The left side panel houses the ignition and light switch with the main electrical connections behind it. The switch again is Honda but is unusual in having an off position then three on positions (for ignition only, ignition + sidelights, ignition +headlights.) Most Honda switches are either one position on or two positions on. The one I have used came (from the USA) off a Honda CB160 as it was the only switch I could find with the 3 on positions. I am pretty sure, having looked at the Honda wiring diagrams, that the third on position was originally for a parking light. I needed to use it for ignition + headlight. In the end, the only way I could think of to do this involved the use of 2 diodes which can be seen at the top right of the connection strip. The left side panel is easier to remove. Having taken the right side one off, you undo the spring clip and the left side panel comes out - but you need to have the petrol tap turned on! Again, this wasn't needed on my previous Healey. Sadly, I was unable to get a side panel lock and an ignition switch which use the same key but at least I have been able to source 2 sets of brand new keys.

Re: The new Project

Posted: Thu Jul 02, 2020 5:21 pm
by paul.jameson
The Healey now has 88 miles on the clock but the running has been bedevilled by problems finding the correct oil level in the oil tank. The dipstick was missing when I got the bike so it has been trial and error finding how much oil to put in. Frequently, and more and more frequently of late, the oil warning light has come on to indicate that the oil feed tube from the horizontal spine tube of the frame has become uncovered with oil. It has been necessary to bleed the (Morgo) pump once the bike was level again in order to get the oil feed working. Usually, I have also added oil at this point.
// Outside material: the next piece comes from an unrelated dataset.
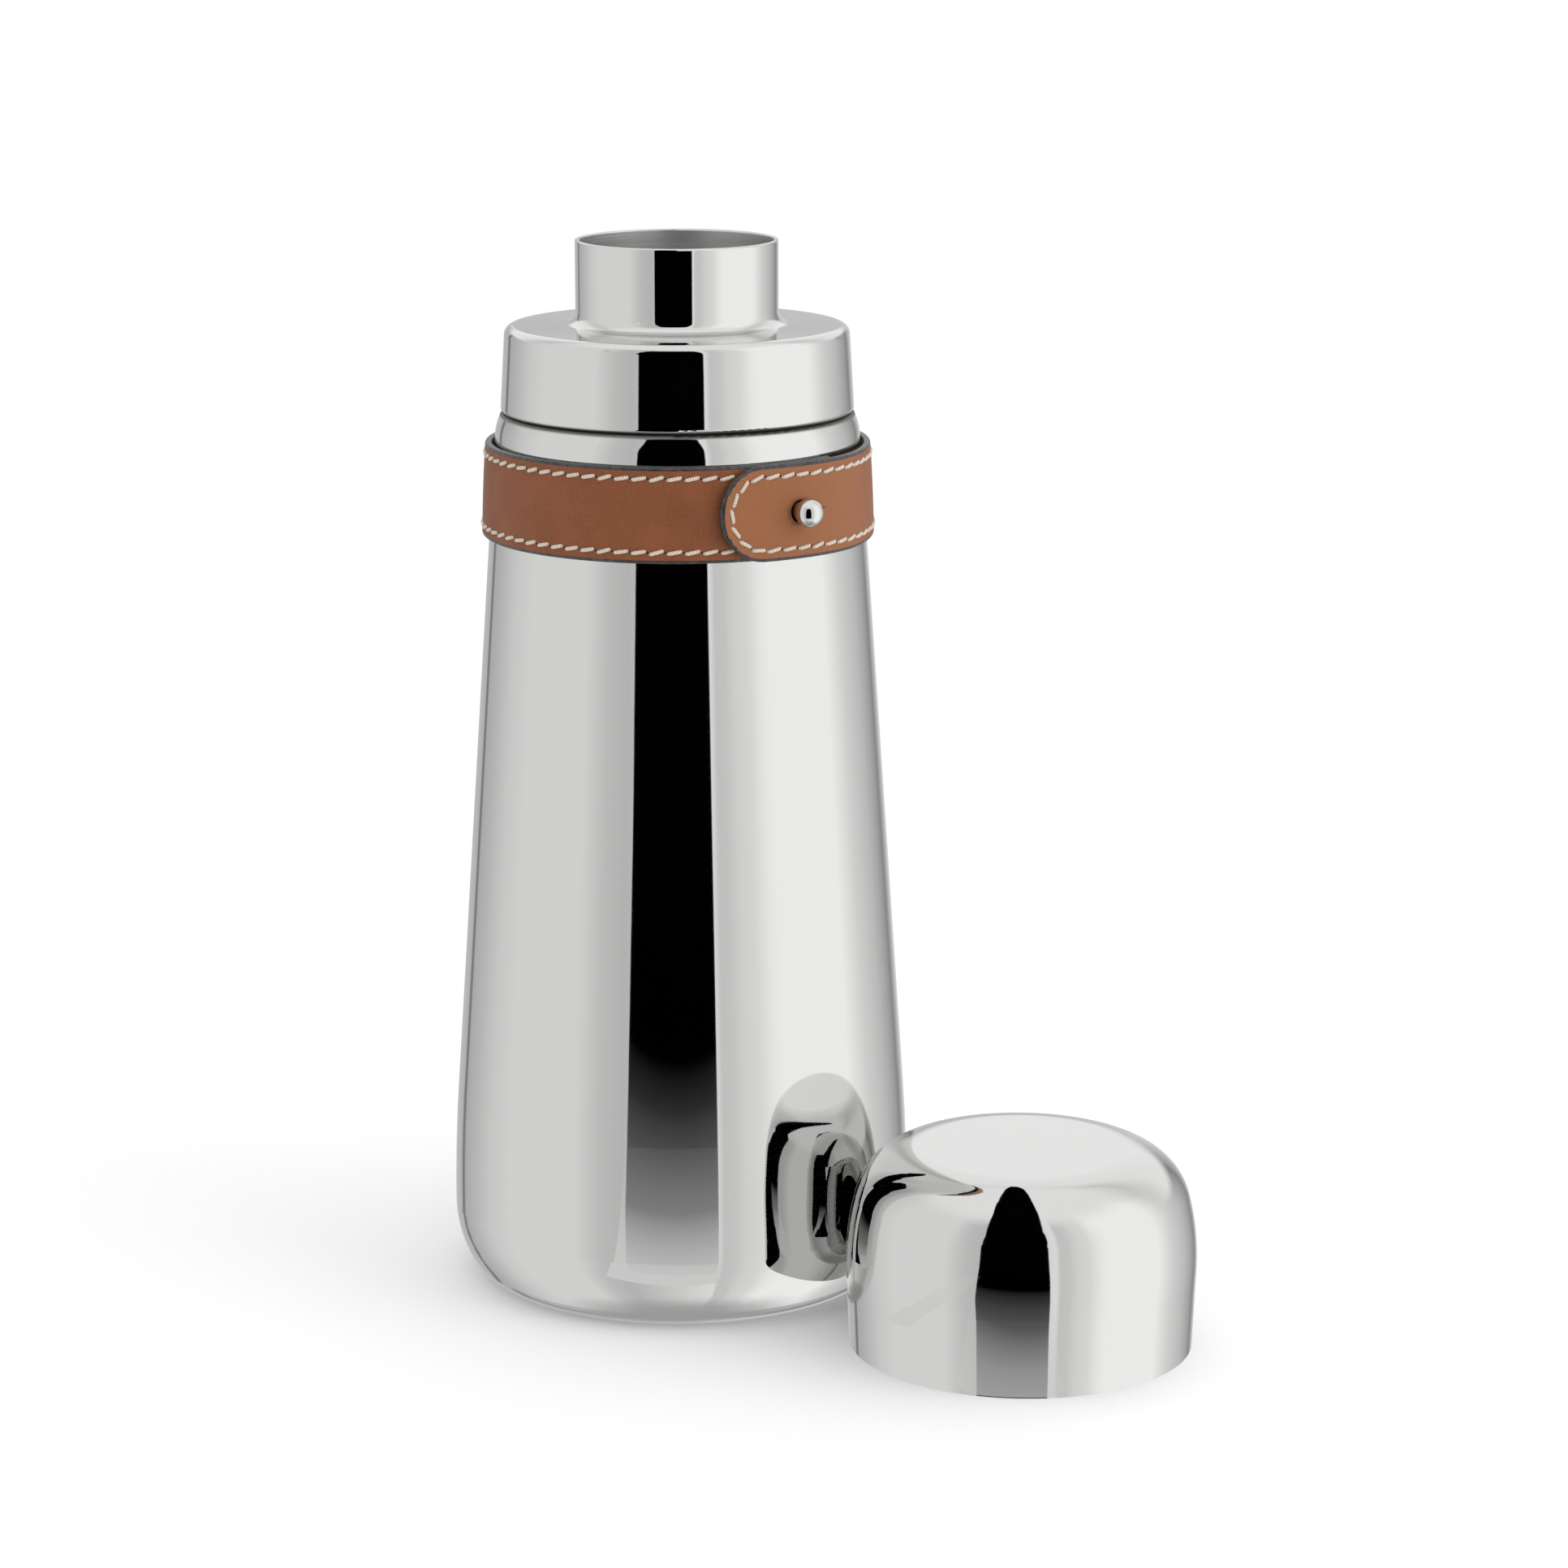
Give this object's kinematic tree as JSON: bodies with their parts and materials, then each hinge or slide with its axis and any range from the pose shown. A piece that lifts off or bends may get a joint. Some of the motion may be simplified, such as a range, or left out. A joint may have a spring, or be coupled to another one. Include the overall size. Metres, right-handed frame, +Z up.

It is worth explaining that I live on the steep Malvern Hills and that the drive down to my garage has a gradient of 1 in 5, or 20%, so I live in a somewhat testing area.

Morgo have been incredibly helpful and have given lots of sound advice but eventually, I sent the pump back to them to be tested. Apart from some minor scratching internally, the pump was fine and has been returned restored to full working order for a nominal service charge which included lapping out the scratches, a new rotor to suit and return by Royal Mail 24 hr Special Delivery.

I fitted the pump yesterday and then started the bike up. The result was oil being pumped into the engine but not back to the tank with the result that the sump filled up and the oil warning light came on yet again.

I discovered the cause of the problem when I took the sump plate off. The incompetent fool who built the engine (that's me, by the way) had to remake the scavenge pipe as the unions on each end became unsoldered during the fire which destroyed the bike. In putting the pipe back into the engine, I tried to get the bottom of the pipe as low as I could. I succeeded all too well, with the result that the end of the pipe was pressing on the gauze of the filter which in turn was pressing on the sump plate. The excellent suction of the pump then drew various bits of blue hylomar gasket sealant and a couple of bits of metallic debris under the gauze of the filter which had the effect of blocking off the scavenge pipe - hence no return to the oil tank yesterday and a very inferior return previously.

So make sure that the scavenge pipe inlet is something like 1/2 to 2/3 the way up the height of the gauze filter.